**Exercise brief**. From the data that follows, copy every line holding the string "part".

★ ★ ★ ★ ★ ★ ★

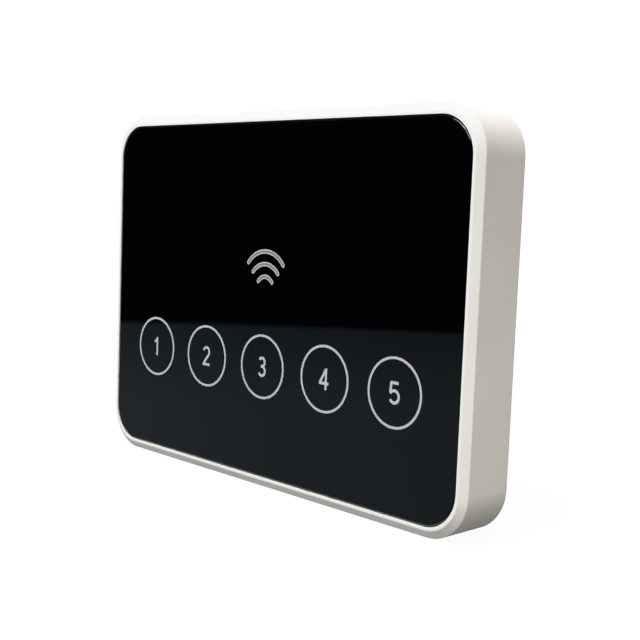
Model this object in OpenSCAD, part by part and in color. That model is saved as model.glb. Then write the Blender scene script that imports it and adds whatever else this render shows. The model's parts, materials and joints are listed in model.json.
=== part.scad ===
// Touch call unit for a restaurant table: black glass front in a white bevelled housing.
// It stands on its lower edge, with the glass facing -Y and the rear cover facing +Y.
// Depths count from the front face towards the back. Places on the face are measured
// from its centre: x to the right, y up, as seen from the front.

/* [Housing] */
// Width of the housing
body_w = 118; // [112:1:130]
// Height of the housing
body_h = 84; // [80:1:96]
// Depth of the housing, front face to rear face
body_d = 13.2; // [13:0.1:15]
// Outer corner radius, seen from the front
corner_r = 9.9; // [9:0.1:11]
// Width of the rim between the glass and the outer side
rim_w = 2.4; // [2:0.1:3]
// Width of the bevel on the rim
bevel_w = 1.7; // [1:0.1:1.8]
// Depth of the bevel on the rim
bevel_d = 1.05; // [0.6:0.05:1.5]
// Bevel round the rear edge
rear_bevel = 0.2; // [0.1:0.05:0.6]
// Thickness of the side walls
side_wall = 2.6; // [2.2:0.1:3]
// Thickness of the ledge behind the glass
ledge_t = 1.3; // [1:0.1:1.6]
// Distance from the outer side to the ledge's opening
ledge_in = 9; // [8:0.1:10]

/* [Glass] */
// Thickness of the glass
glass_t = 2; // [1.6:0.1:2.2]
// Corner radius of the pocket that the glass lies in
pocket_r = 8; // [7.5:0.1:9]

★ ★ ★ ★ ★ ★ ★

**Reply to the task**.
Model this object in OpenSCAD, part by part and in color. That model is saved as model.glb. Then write the Blender scene script that imports it and adds whatever else this render shows. The model's parts, materials and joints are listed in model.json.
=== part.scad ===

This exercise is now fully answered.